While the UPA government started well by mandating that MGNREGA payments and other benefits be paid through a bank account, they faltered by having a business-correspondent model that kept customers away from the banks.
“How would they (customers) deepen their financial transactions with the banking system if they are always dealing with the BC, who only makes payments?” said Sriram. “If they have to discover the range of the banking facilities that they could use, they need to be familiar with the bank.”
Indians seek that familiarity. A November 2013 RBI survey reported that in a sample of 34,149 people in rural India, 76% were aware of services offered by banks: “The study shows that there is financial awareness and demand for banking services in rural areas.
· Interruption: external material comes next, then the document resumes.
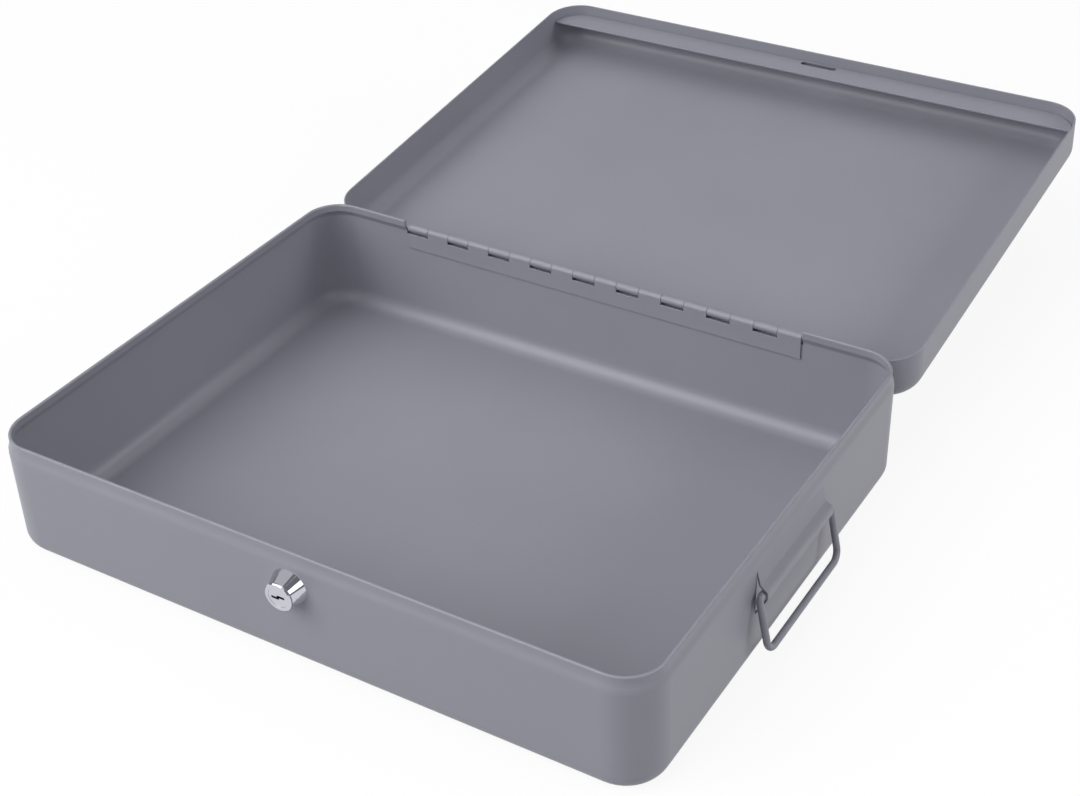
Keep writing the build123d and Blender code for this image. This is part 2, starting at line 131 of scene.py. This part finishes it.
@dataclass(frozen=True)
class SatinEnamel:
    """Stoving enamel, sprayed on pressed mild steel and baked.

    It lies as one even film, so the eye gets a broad soft sheen, a very fine orange peel, a slow wave where
    the sheet isn't quite flat, a painted highlight along every sheared or folded edge and painted shade in
    slots and folds.
    """

    name: str = "Grey satin stoving enamel on steel"
    film: str = "#91919C"
    film_shade: str = "#8A8A94"
    # Painted highlight: the paler colour put on every edge
    edge_highlight: str = "#B9B9C1"
    roughness: float = 0.42
    roughness_swing: float = 0.05
    ior: float = 1.5
    cloud_mm: float = 70.0
    cloud_detail: float = 3.0
    cloud_fineness: float = 0.55
    # Real peel is about 0.8 mm across. It is drawn coarser, because that is too fine to show from here.
    peel_mm: float = 1.6
    peel_height_mm: float = 0.006
    peel_detail: float = 1.5
    sheet_wave_mm: float = 110.0
    sheet_wave_height_mm: float = 0.25
    edge_width_mm: float = 0.45
    edge_highlight_share: float = 0.2
    edge_samples: int = 6
    # Cosine between the rounded and the true normal, where the painted edge highlight starts and where it
    # is strongest
    edge_highlight_starts: float = 0.995
    edge_highlight_full: float = 0.85
    # Painted shade: this dark colour is mixed in where the part's own shape closes in within this distance,
    # so slots and folds look dark.
    painted_shade: str = "#232327"
    shade_reach_mm: float = 12.0
    shade_share: float = 0.3
    shade_samples: int = 8
    # Share of free space before a spot, where the painted shade starts and where it is darkest
    shade_starts: float = 0.8
    shade_full: float = 0.58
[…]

Hence, if access can be provided, usage of banking services will improve. Major factors hindering access are the non-availability of banking outlets and long distance of existing banking outlets.”
These stumbling blocks have not been addressed, and so the warnings of RBI governor Rajan and other experts. Politically, the misplaced expectations of those like Vithoba and Shah could snowball into disillusionment, as India’s previous government experienced.
It does appear clear that India will have the 75 million bank accounts the Prime Minister seeks by Republic Day, 2015. It is the only thing that is clear.